Le premier élément qui saute aux yeux à partir de cette page d’Évangile est que la volonté de Dieu ne réside pas dans une réponse donnée à un moment précis, mais elle réside dans une réalité qui se construit dans le temps. Jésus nous montre que Dieu n’enferme jamais une personne dans son histoire.
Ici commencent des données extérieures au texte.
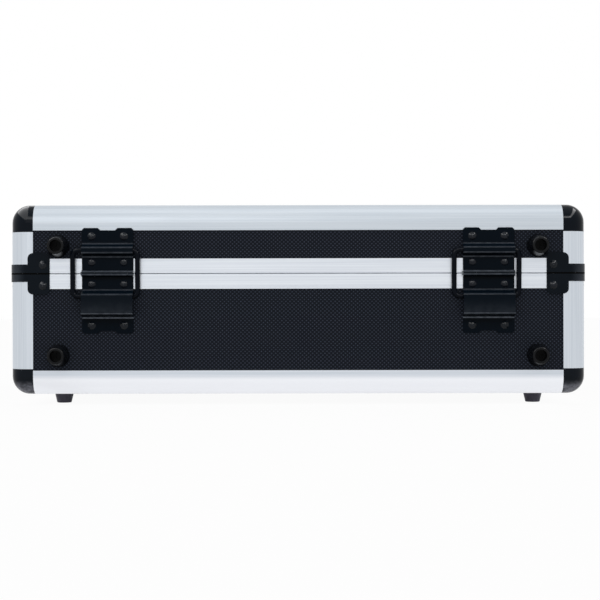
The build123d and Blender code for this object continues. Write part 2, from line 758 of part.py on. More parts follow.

Et ce sera mon premier point de réflexion : Dieu n’enferme jamais une personne dans son histoire. Toute l’Histoire Sainte nous le redit. Dieu, non seulement a l’initiative de l’Alliance, des renouvellements d’Alliance, mais encore Il passe et répare les trahisons de son peuple. Dieu ne s’est jamais arrêté aux trahisons. Dans son ministère public, Jésus, Fils de Dieu, n’a cessé de libérer les gens de leur histoire, de leur péché. Combien de fois dit-Il dans l’Évangile : « Va et désormais, ne pêche plus. » C’est l’homme qui a tendance à s’enfermer dans son péché, dans ses reniements, dans ses trahisons, ou ses échecs. Jésus lui aussi a connu des échecs. Et que fait-Il ? Il les remet à Dieu. Dieu est toujours Celui qui libère, jamais Celui qui enferme. Il faut appliquer ce que je dis là à chacune de nos vies. Nous aussi, nous pouvons nous laisser enfermer dans notre histoire, dans ce que nous avons fait, raté, dans notre péché, nos habitudes, au point de perdre l’espérance d’en sortir ou d’en être libéré. Mais en Dieu, qui connaît notre passé et déjà notre futur, l’important est le moment présent : qu’est-ce que je veux ? qu’est-ce que je choisis ? Spirituellement, j’attire votre attention sur le point suivant : c’est le démon qui nous conduit à nous enfermer sur nous-même et à nous déprécier ou à nous dévaluer. Dieu agit complètement différemment : Il nous aime infiniment, même s’Il n’aime pas notre péché, et c’est par son amour inconditionnel que nous pouvons refonder notre être, nous ré-estimer de manière juste (en intégrant nos limites, pauvretés, péchés). On ne sauve pas une créature en la détestant, mais en l’aimant. Il y a une bonne culpabilité, c’est celle qui conduit à nous mettre en vérité et à reconnaître notre péché, nos erreurs et qui nous conduit à la volonté de réparer et à accueillir le pardon; et il y a une mauvaise culpabilité ; c’est celle qui nous conduit à ne pas nous aimer, à nous déprécier et à nous sentir indignes d’être sauvés ou même pardonnés : celle-ci vient du démon.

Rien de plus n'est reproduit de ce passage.